My answer was short and to the point, “You make a request.” I asked her to give an example of a place in her life where she was feeling frustrated or not at ease. She explained that her son had been expecting her to take care of the grandkids since there was a fourth baby on the way. Although Tonia enjoyed her grandchildren she was also exhausted and was unable to pick them up when needed, etc. She also was feeling overwhelmed and concerned that her own stress levels were getting too high.

“So, how do you feel about telling your son, in an appropriate way, that you can no longer take care of the children due to physical limitations,” I asked.

Tonia scoffed at this idea. “I can’t just not be there for him! He needs me too much. What would he do if I wasn’t there for him and the kids?”

“It’s your choice.” I reminded her. “You can continue to take care of the children. Or, you can set a healthy limit. It sounds like you have a good idea what your limits are. Now, the challenge is you either listen to them and take care of yourself, or not. Either way we have to deal with the consequences of our choices. Which consequences are you ok with dealing with? Which choices would keep you from a breakdown?” Without my trying to ‘tell her’ how to go about it, Tonia was able to then feel a sense of control over what was the right way for her.

Less than a month later, Tonia came to class to share that she had finally told her son that she could only take care of the children two days out of the week. She exclaimed, “I feel so happy with what I’ve done! I really feel like it was the right thing to do. And, funny enough, my son was able to find someone else to take care of the kids the rest of the time. I think I’m really enjoying this boundary-stuff.” She smiled, but then quickly looked concerned. “Now, if I could only figure out how to set a limit with my daughter-in-law. She is so dang selfish!”

“Remember,” I reminded her. “You can’t control anyone else’s behavior. You can only make requests. If they do not honor your request, then you have to take actions to take care of yourself. So, given this statement, does it help to know what your request will be?”

“Oh, yes.” She said. “I think I’ve got a good idea.”

Tonia became one of my most devoted group participants. She also became less rigid with her expectations of others and of her self. It was a great process to watch, not to mention a relief. I was, after all, one of those she had pretty high expectations for, and she wouldn’t hesitate to let me know from time to time!


Goal for this session: Becoming more aware of how to use healthy boundaries in your own life!

I Didn't Know I Had A Problem!

Becoming aware is both a challenge and a gift. We are capable of it, but at the same time we seem to resist it. Out of a defense mechanism? Because we weren't raised to be aware of what was going on with ourselves, let alone others?

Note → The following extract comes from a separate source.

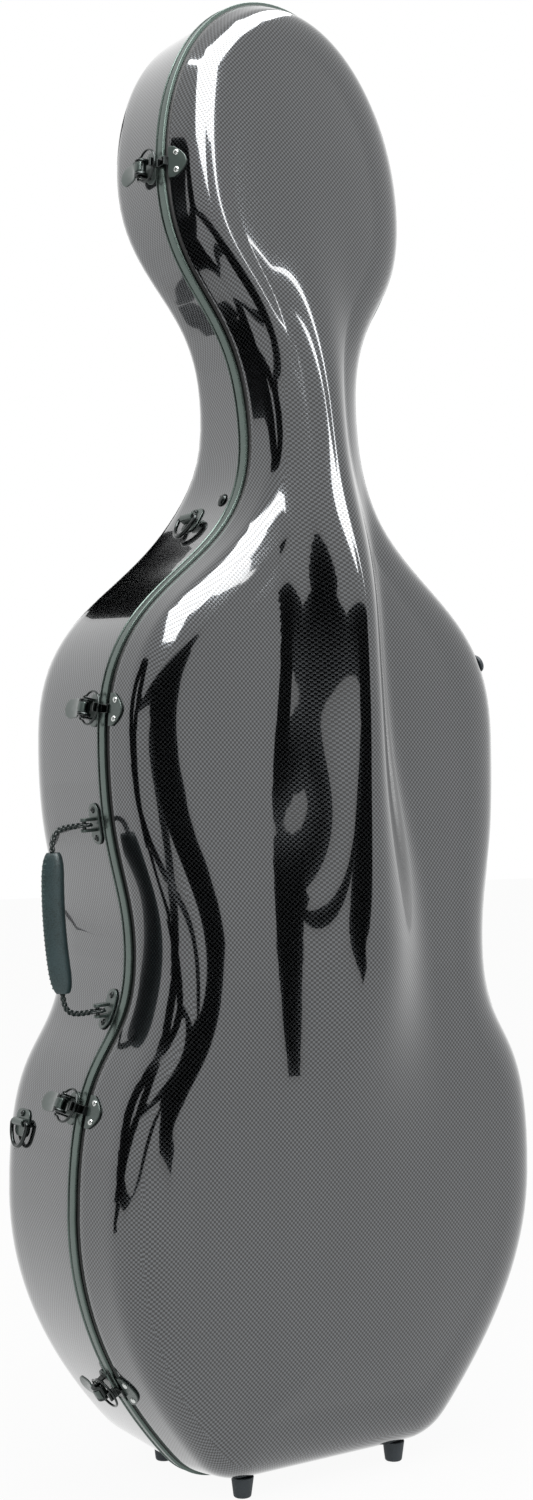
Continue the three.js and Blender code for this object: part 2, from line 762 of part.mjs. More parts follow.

Regardless the reason for not being aware, the key to changing our lives is doing what it takes to open our eyes to what is stopping us from getting what we want, then focusing on what we want regardless. What stops us can include our motivations, limitations, and issues. Many times, it is only through others that we're able to see what these are only because we are too close to the issue, while someone else that (we trust) can have the necessary point-of-view to bring perspective.

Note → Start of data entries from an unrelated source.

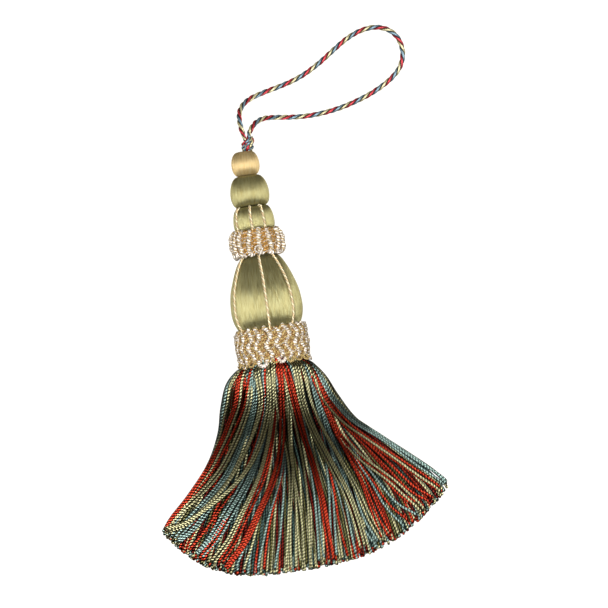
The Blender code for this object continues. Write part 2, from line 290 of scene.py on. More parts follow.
def yarn_material(name, plain, dye, crevice_shade, amount, **values):
    """A dyed material for yarn, with its dye and the colour of its painted shade as codes."""
    colours = {"Dye": colour(dye), "Crevice Shade": colour(crevice_shade), "Crevice_Shade_Amount": amount}
    return dyed_material(name, yarn, plain, **colours, **values)


SATIN = {"Metallic": 0.96, "Anisotropic": 1.0, "Anisotropic_Rotation": 0.25}
SOFT = {"Metallic": 0.55, "Anisotropic": 0.8, "Anisotropic_Rotation": 0.25}
PLY = {"Plies": 1, "Crevice_Shade_Width": -0.2, "Relief": 0.12}
DEEP_SHADE_PLY = {**PLY, "Crevice_Shade_Width": 0.8}
# Each ply of the hanging cord: its dye, the darker colour painted as shade where the ply turns in towards the others,
# and how much of it.
cord_plies = [
    yarn_material("red_ply", SOFT, "aa3038", "340e16", 0.92, **DEEP_SHADE_PLY),
    yarn_material("cream_ply", SOFT, "bdb48c", "38321a", 0.92, **DEEP_SHADE_PLY),
    yarn_material("slate_ply", SOFT, "6a828e", "101822", 0.92, **DEEP_SHADE_PLY),
]
print(len(cord_plies), "plies dyed")

# %% [markdown]
# ## Tubes for plies
# Nothing in the Add menu is a twisted ply, and a curve with a round bevel can't turn its
# section as it goes. So a ply is made in code: a smooth route, a ring of points carried along
# it, and a turn that grows with the distance. All the plies of one piece are joined into one
# mesh, which keeps many small things light.

# %% A smooth route
def smooth_line(a, b, c, d, share):
    """A smooth curve through b and c, which looks at a and d on either side."""
    straight = 2 * b + (c - a) * share
    return 0.5 * (straight + (2 * a - 5 * b + 4 * c - d) * share**2 + (3 * b - a - 3 * c + d) * share**3)


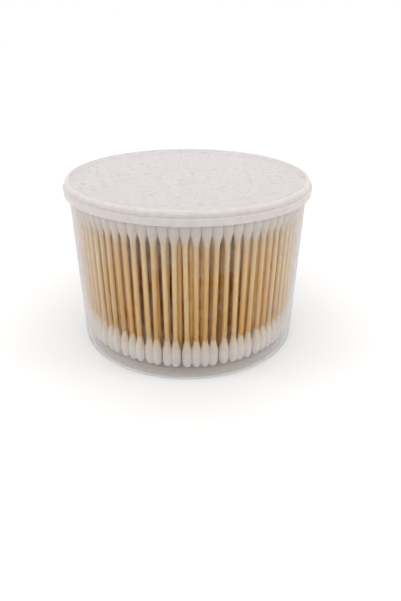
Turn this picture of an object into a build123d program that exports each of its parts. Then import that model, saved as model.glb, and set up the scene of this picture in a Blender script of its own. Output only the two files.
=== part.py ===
from build123d import *
from math import asin, floor, pi, radians, tan
import os

# A round tub of double-ended cotton swabs under a press-on lid. Lengths are in
# millimetres and angles in degrees. +Z is up, the tub's axis is Z, and the
# origin is the middle of the foot that the tub stands on.

# Swab: a bamboo stick with a cotton head wound on each end
swab_length = 75.0
stick_diameter = 2.3
head_diameter = 4.35
head_length = 15.0
head_neck_diameter = 2.7
head_crown_diameter = 3.0
head_shoulder_share = 0.6

# How the swabs stand in the tub
outer_pitch = 4.45
inner_pitch = 5.2
swab_side_clearance = 0.15
swab_floor_clearance = 0.05
swab_head_room = 0.25

# Tub: one thin-walled frosted moulding
tub_rim_inner_diameter = 112.9
wall_thickness = 0.9
wall_draft = 1.0
floor_thickness = 1.2
foot_height = 4.0
foot_ring_width = 1.0
foot_bevel = 1.0
rim_bead_height = 2.3
rim_bead_projection = 0.5
rim_bead_bevel = 0.5

# Lid: one press-on moulding that caps the tub's rim, with a low lip round its panel
# and a skirt that steps out half way down
lid_panel_thickness = 0.9
lid_lip_height = 0.6
lid_lip_width = 1.4
lid_lip_slope = 0.3
lid_edge_bevel = 0.6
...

1st - Explore what is bothering you. Begin by asking, "How am I feeling?" and "What is making me feel that way?"

2nd - Work towards increasing your insights and comprehension of self/personality/issues.

3rd - Begin to make changes that are in alignment with what you want to create.




When Roger walked in to my office I knew I was going to have my hands full. He was extremely intelligent when it came to ideas and concepts. He blew my mind, in fact, with his own version of human powers and what we are capable of accomplishing. However, he lacked the basic knowledge of how to live with others on a daily basis. The costs were obvious. He was not able to have a long-term relationship, and when he did he thought his job was to give himself over completely to her wishes. He was also not able to live with anyone because of simple things that he neglected to take care of or become aware of, such as cleaning up after him self or being quiet when someone else was trying to sleep.

Coming in to the sessions, Roger constantly spent time on his ideas, they were his escape from having to face the pain of life. As I began to ask him to share about his daily life, not showing the interest in the ideas, rather the content of his life, Roger slowly became aware of just how “out-of-whack” he had become. Before long, he realized that what he wanted (to be in a loving relationship) and what he was creating (disorganization, chaos, and lack of connection with others) were not in alignment with that goal. Thus, his discontent.

So, we went to the task of looking at what was needed to bridge the gap. And bridge it, he did. Before we knew it, Roger was using skills that made a difference and opened his eyes to how he was impacting his life. He began to use healthy boundaries both with himself and others, refocusing his energy on himself first - placing his needs in an equal level of importance as the woman's, and accepting him self as he is without negativity or harshness attached to his view. Roger also struggled with his sexuality, thinking that he was a bad person simply for having sexual feelings. He had to work hard to let go of this concept, not seeing it as the truth, and instead refocus his beliefs on that it was ok to be sexual when he was appropriate with his expression of it (not doing harm to self or others, etc).

He is still not yet in a long-term relationship, but Roger feels he is much closer to this goal, and in the meantime, much happier with himself.

Goal from this session: Explore, and then work towards increasing insights and comprehension of self/personality/issues.